Prompt:
Would you quote the material below from its first line through the line containing "return normalised(normal + 1e-15)", exactly and with both ends included?

Data provided:
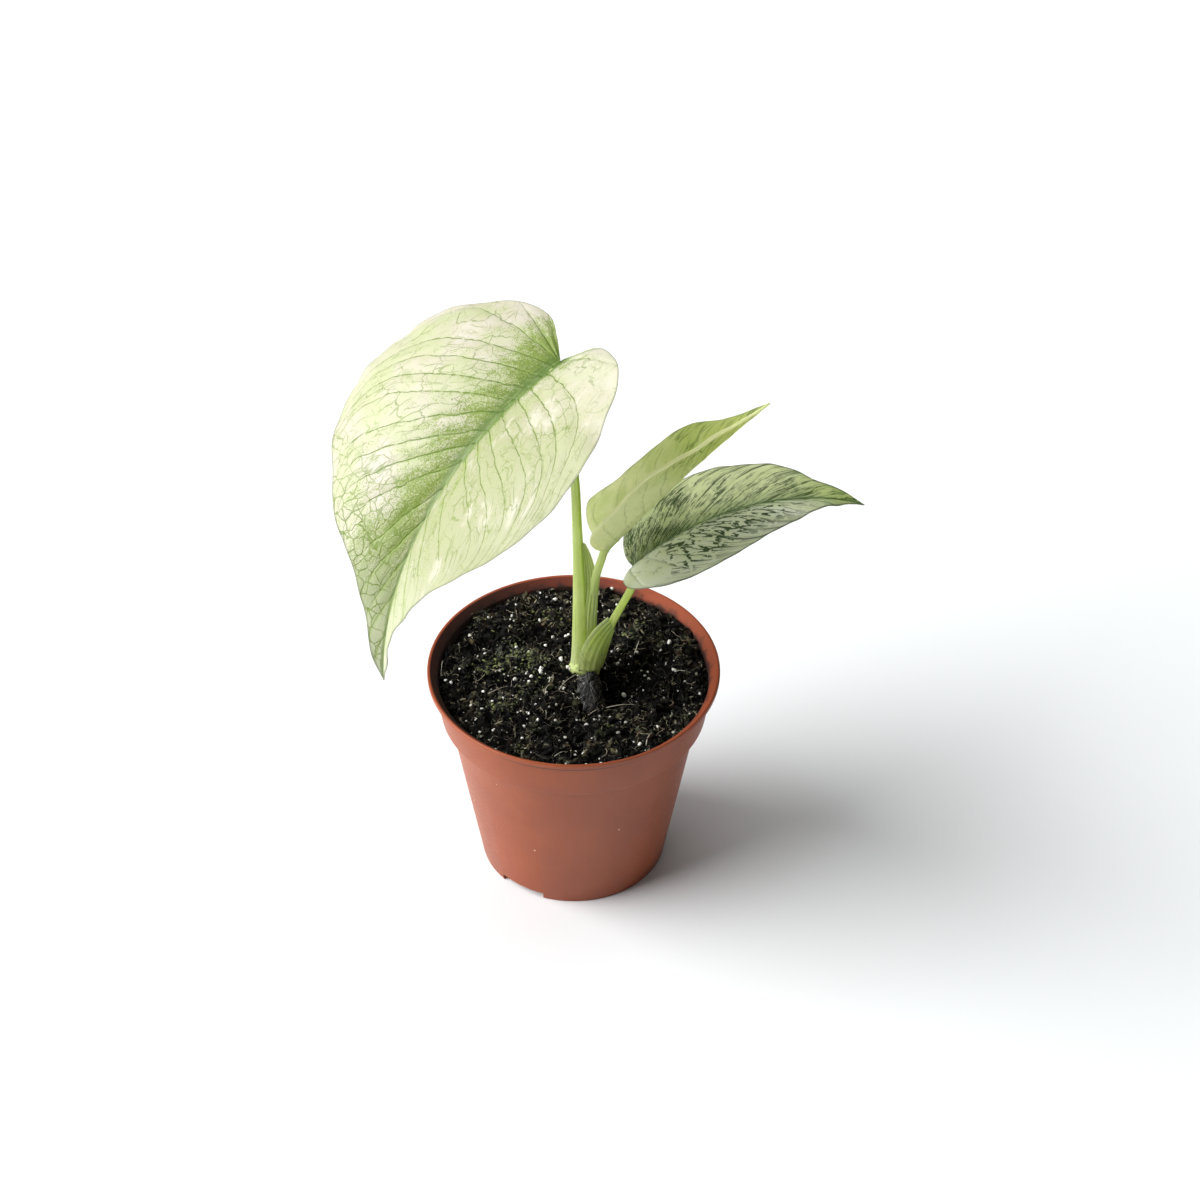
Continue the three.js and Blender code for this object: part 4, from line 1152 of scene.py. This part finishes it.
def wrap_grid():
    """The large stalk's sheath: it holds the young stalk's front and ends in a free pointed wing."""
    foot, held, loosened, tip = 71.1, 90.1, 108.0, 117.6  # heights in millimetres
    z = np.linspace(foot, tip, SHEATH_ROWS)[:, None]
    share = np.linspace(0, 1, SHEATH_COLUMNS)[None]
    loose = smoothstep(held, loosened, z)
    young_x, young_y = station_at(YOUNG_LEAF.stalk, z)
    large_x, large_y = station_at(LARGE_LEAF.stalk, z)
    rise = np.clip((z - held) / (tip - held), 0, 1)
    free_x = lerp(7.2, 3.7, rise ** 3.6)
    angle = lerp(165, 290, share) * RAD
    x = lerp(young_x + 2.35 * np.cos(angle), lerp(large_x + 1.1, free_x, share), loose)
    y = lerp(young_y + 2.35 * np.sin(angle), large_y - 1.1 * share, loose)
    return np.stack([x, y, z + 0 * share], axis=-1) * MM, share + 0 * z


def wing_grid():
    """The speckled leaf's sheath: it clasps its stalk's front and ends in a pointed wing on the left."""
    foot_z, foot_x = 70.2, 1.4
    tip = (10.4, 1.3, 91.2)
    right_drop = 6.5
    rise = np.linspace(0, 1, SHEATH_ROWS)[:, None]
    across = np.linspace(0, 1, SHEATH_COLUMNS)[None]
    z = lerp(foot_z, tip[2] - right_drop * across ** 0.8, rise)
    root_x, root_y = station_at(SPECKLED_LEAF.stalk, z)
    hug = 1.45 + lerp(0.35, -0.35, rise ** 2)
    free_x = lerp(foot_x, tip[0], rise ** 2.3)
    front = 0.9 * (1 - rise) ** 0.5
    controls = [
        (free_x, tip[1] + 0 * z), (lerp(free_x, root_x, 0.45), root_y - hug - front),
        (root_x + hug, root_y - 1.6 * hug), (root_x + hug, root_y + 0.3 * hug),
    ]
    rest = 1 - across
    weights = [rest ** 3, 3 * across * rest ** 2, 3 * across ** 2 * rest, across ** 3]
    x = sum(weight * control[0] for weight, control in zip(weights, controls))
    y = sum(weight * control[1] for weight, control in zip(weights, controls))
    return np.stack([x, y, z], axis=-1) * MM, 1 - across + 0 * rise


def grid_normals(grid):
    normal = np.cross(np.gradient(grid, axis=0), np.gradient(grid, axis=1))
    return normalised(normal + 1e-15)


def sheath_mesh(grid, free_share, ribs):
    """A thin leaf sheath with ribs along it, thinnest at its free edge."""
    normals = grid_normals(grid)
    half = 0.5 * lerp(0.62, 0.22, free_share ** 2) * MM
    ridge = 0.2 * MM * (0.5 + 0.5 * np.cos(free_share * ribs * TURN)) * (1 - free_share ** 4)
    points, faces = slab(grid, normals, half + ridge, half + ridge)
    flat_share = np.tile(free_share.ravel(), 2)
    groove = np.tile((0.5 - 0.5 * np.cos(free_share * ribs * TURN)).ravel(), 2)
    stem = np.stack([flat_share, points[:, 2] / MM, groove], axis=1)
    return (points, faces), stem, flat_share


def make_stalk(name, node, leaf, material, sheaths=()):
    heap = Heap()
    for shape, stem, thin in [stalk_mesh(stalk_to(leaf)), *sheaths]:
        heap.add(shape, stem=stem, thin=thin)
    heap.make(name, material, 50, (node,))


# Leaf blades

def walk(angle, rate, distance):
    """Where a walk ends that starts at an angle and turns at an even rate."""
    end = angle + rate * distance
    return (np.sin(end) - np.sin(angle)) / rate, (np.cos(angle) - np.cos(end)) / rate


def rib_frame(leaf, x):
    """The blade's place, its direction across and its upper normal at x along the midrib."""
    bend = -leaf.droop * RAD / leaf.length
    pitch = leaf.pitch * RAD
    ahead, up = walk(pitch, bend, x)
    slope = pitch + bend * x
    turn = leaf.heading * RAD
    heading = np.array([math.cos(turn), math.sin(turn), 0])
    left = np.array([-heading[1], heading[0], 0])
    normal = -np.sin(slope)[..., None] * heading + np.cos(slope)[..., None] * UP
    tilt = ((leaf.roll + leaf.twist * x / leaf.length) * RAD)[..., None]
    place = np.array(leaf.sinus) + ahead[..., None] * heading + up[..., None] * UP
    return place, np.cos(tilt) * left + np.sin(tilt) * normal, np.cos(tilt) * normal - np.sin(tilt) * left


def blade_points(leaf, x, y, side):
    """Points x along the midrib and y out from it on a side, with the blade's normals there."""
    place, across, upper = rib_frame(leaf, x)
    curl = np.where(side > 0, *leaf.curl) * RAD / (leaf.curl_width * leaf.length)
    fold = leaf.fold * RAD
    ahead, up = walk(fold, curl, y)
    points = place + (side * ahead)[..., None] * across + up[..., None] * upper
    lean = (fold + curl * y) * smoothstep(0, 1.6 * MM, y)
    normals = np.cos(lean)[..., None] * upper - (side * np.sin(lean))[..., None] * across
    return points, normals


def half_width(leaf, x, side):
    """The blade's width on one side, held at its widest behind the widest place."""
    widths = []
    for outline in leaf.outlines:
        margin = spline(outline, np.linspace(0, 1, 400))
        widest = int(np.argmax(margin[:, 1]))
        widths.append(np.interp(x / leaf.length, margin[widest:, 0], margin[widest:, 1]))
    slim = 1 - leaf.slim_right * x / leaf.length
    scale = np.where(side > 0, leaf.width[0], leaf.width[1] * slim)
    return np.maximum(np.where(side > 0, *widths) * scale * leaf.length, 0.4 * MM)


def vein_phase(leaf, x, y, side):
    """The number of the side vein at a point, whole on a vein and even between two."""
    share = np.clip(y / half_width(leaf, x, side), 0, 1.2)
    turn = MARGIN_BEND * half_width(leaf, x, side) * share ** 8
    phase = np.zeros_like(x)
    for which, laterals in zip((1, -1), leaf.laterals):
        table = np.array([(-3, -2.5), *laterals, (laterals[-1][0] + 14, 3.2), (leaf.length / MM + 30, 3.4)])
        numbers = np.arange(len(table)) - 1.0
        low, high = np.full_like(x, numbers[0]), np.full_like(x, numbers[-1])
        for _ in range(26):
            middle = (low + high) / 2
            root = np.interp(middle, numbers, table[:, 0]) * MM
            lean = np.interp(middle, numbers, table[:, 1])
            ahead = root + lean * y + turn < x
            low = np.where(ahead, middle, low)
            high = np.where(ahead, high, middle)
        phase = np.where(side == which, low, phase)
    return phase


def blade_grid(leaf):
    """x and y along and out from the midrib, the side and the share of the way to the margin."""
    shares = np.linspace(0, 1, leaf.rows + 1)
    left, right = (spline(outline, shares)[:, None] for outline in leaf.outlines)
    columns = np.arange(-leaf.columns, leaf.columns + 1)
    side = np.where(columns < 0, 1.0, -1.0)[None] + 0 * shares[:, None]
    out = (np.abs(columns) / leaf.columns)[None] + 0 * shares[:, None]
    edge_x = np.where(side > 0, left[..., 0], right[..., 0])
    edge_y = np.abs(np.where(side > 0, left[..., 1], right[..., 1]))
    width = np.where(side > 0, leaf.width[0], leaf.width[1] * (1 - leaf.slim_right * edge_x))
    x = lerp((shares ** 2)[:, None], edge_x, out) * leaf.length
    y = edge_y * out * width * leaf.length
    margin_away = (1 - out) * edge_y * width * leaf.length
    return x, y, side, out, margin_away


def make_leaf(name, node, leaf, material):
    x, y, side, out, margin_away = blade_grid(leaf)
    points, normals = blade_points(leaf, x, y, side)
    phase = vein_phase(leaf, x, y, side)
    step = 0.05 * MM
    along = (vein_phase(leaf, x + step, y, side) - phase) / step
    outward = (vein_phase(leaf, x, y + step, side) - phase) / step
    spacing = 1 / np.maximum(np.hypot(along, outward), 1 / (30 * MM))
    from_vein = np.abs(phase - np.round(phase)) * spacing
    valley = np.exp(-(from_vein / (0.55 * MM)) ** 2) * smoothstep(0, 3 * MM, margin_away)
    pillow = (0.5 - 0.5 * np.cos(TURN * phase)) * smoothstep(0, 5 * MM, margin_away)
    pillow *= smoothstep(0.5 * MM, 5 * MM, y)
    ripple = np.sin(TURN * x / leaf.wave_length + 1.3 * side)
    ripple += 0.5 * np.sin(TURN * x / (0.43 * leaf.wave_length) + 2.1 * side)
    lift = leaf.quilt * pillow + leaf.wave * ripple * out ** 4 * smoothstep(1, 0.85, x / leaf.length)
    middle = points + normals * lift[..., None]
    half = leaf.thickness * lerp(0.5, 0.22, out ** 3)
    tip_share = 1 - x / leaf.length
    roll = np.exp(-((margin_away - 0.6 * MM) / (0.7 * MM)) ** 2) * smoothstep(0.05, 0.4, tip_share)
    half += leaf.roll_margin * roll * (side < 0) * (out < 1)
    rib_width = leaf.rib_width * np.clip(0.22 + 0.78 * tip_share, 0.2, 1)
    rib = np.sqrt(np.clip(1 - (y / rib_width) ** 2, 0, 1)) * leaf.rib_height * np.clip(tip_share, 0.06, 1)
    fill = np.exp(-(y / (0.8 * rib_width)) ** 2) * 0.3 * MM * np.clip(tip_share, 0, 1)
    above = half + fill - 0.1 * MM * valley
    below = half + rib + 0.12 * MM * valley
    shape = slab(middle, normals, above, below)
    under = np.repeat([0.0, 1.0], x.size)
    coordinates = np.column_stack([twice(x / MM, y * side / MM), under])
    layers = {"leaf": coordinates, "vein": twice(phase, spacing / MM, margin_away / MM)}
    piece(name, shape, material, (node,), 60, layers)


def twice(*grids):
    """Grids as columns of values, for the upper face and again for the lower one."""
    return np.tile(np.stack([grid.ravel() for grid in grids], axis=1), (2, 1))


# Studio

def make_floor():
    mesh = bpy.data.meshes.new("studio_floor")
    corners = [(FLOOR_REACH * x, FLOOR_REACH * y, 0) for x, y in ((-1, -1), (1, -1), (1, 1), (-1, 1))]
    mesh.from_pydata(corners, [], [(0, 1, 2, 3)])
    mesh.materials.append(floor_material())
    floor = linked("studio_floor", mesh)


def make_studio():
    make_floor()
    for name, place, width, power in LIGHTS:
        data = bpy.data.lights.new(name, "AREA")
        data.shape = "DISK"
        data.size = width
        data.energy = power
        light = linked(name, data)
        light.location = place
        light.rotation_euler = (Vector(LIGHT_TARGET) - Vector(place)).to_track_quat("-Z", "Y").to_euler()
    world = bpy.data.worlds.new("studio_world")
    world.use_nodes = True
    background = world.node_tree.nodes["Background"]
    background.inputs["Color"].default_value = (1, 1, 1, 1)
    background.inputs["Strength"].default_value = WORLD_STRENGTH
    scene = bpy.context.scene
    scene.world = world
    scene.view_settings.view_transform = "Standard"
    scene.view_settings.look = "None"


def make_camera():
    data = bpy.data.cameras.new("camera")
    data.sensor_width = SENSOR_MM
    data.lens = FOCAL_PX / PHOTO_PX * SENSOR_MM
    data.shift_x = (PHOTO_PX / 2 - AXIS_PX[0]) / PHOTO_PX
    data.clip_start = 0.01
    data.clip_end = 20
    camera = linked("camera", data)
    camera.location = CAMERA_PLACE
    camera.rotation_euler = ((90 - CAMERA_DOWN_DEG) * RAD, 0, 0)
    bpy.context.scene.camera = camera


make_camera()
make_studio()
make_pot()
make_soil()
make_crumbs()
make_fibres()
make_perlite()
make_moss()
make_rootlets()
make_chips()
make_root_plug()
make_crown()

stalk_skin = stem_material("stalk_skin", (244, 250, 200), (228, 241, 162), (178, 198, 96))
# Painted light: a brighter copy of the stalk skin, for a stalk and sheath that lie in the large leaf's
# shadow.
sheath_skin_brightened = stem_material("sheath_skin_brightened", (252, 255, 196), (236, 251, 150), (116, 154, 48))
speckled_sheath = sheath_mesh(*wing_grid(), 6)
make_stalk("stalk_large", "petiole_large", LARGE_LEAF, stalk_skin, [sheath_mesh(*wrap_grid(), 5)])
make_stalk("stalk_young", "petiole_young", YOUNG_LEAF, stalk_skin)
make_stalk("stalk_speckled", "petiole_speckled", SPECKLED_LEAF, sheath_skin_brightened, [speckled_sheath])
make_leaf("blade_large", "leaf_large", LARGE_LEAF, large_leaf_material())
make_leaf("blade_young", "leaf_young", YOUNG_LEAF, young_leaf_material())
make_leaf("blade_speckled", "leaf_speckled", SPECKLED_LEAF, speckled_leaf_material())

Answer to the task:
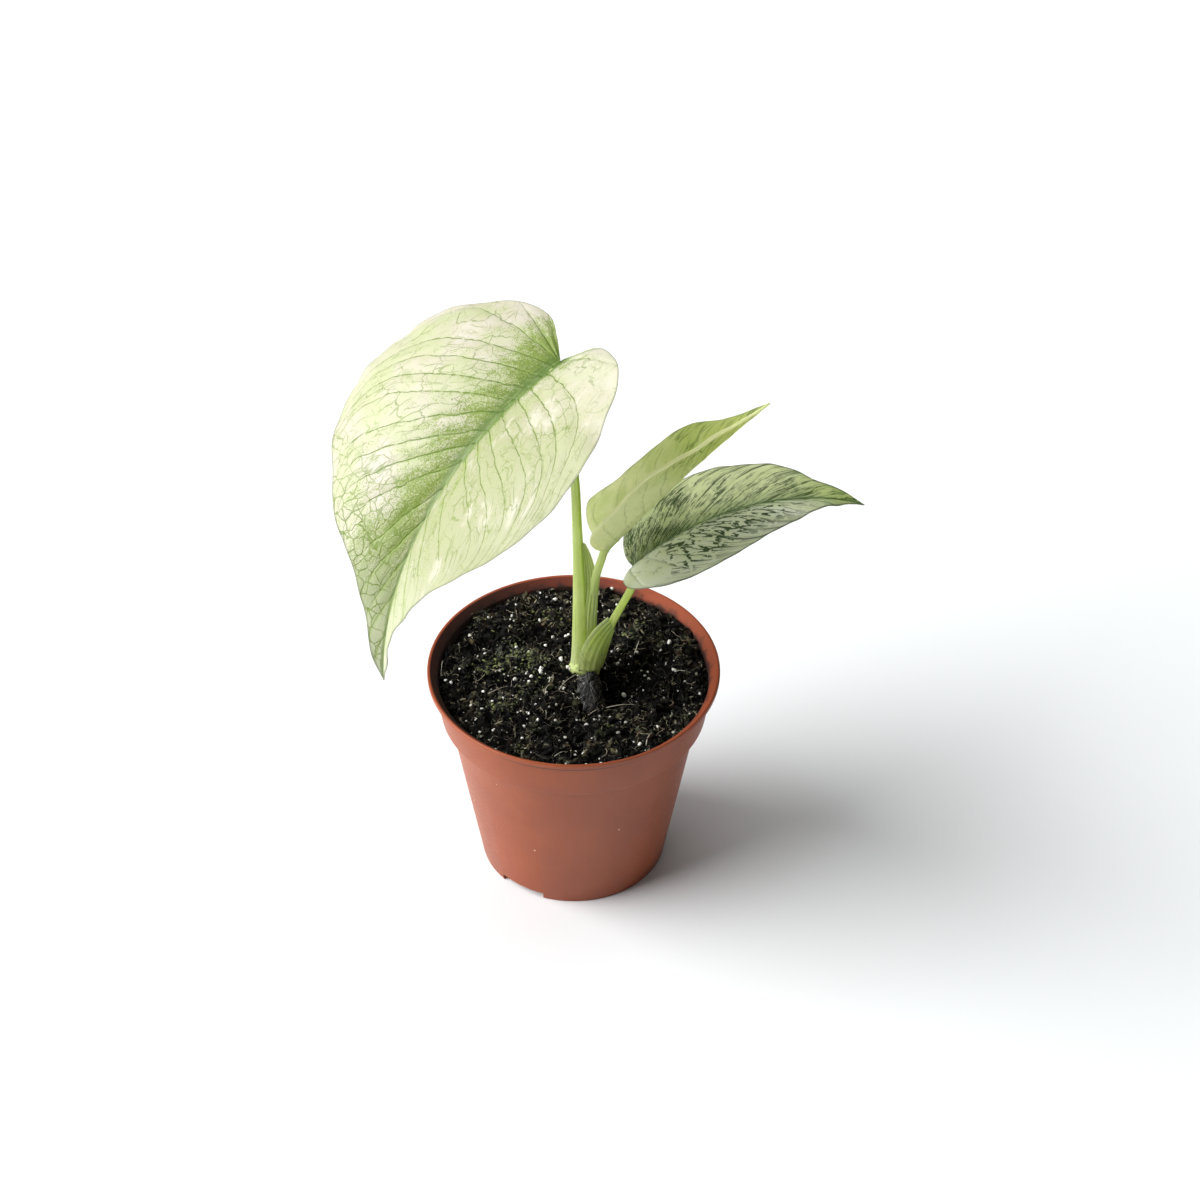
Continue the three.js and Blender code for this object: part 4, from line 1152 of scene.py. This part finishes it.
def wrap_grid():
    """The large stalk's sheath: it holds the young stalk's front and ends in a free pointed wing."""
    foot, held, loosened, tip = 71.1, 90.1, 108.0, 117.6  # heights in millimetres
    z = np.linspace(foot, tip, SHEATH_ROWS)[:, None]
    share = np.linspace(0, 1, SHEATH_COLUMNS)[None]
    loose = smoothstep(held, loosened, z)
    young_x, young_y = station_at(YOUNG_LEAF.stalk, z)
    large_x, large_y = station_at(LARGE_LEAF.stalk, z)
    rise = np.clip((z - held) / (tip - held), 0, 1)
    free_x = lerp(7.2, 3.7, rise ** 3.6)
    angle = lerp(165, 290, share) * RAD
    x = lerp(young_x + 2.35 * np.cos(angle), lerp(large_x + 1.1, free_x, share), loose)
    y = lerp(young_y + 2.35 * np.sin(angle), large_y - 1.1 * share, loose)
    return np.stack([x, y, z + 0 * share], axis=-1) * MM, share + 0 * z


def wing_grid():
    """The speckled leaf's sheath: it clasps its stalk's front and ends in a pointed wing on the left."""
    foot_z, foot_x = 70.2, 1.4
    tip = (10.4, 1.3, 91.2)
    right_drop = 6.5
    rise = np.linspace(0, 1, SHEATH_ROWS)[:, None]
    across = np.linspace(0, 1, SHEATH_COLUMNS)[None]
    z = lerp(foot_z, tip[2] - right_drop * across ** 0.8, rise)
    root_x, root_y = station_at(SPECKLED_LEAF.stalk, z)
    hug = 1.45 + lerp(0.35, -0.35, rise ** 2)
    free_x = lerp(foot_x, tip[0], rise ** 2.3)
    front = 0.9 * (1 - rise) ** 0.5
    controls = [
        (free_x, tip[1] + 0 * z), (lerp(free_x, root_x, 0.45), root_y - hug - front),
        (root_x + hug, root_y - 1.6 * hug), (root_x + hug, root_y + 0.3 * hug),
    ]
    rest = 1 - across
    weights = [rest ** 3, 3 * across * rest ** 2, 3 * across ** 2 * rest, across ** 3]
    x = sum(weight * control[0] for weight, control in zip(weights, controls))
    y = sum(weight * control[1] for weight, control in zip(weights, controls))
    return np.stack([x, y, z], axis=-1) * MM, 1 - across + 0 * rise


def grid_normals(grid):
    normal = np.cross(np.gradient(grid, axis=0), np.gradient(grid, axis=1))
    return normalised(normal + 1e-15)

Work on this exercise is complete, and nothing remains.